For landlords and commercial property owners, repeated mould problems can become an occupancy and liability issue if the underlying building defect is not addressed. The visible spot may be small, but the decision about how to handle it should account for hidden spread, occupant exposure, and whether the repair will hold up over time.
That is why many property owners choose a contractor who can manage both the environmental side and the repair side. A certified remediation team can contain and remove affected materials properly, while the restoration work closes the loop by rebuilding the area once conditions are dry and stable. For homeowners and property managers, that single-accountability approach usually means fewer delays and fewer missed steps.
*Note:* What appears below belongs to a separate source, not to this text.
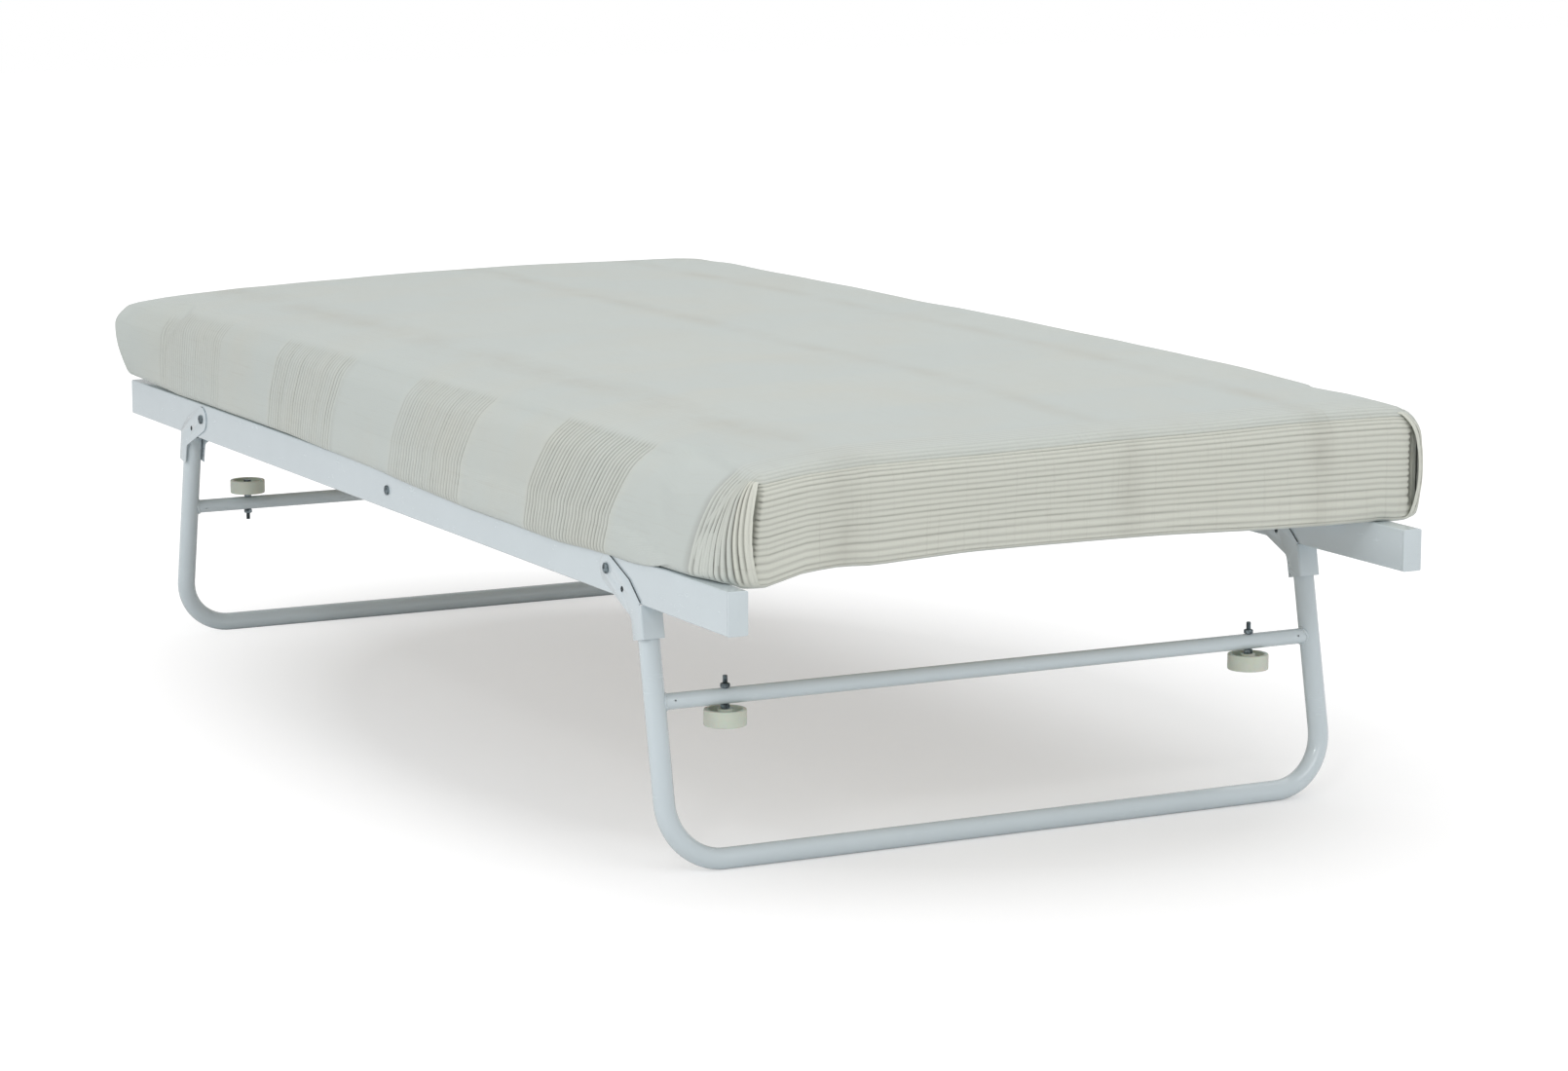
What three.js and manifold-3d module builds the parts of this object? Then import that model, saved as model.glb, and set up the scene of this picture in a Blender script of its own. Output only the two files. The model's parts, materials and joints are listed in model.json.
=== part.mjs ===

When to bring in a professional
If mould keeps returning after cleaning, if the affected area is growing, if there is a musty odor with no obvious source, or if you suspect contamination inside walls, ceilings, or HVAC-adjacent spaces, it is time for a more technical assessment. The same applies when the property has had repeated leaks, chronic basement dampness, or failed renovation attempts.
A professional remediation contractor should not just remove mould. They should help identify why it developed, establish safe containment if removal is needed, document the work, and complete repairs in a way that reduces the chance of the problem returning. That full-cycle approach is especially valuable in older Nova Scotia properties, where hidden moisture paths and layered repairs are common.
At DS Environmental Ltd., that is the standard approach because lasting mould correction depends on more than cleaning. It depends on finding the source, removing damaged material safely, and restoring the area properly so the problem does not come back under the next stretch of humid weather.
If you are dealing with recurring mould, the goal is not to make it look better for a week. The goal is to make the space dry, safe, and stable enough that mould no longer has a reason to return.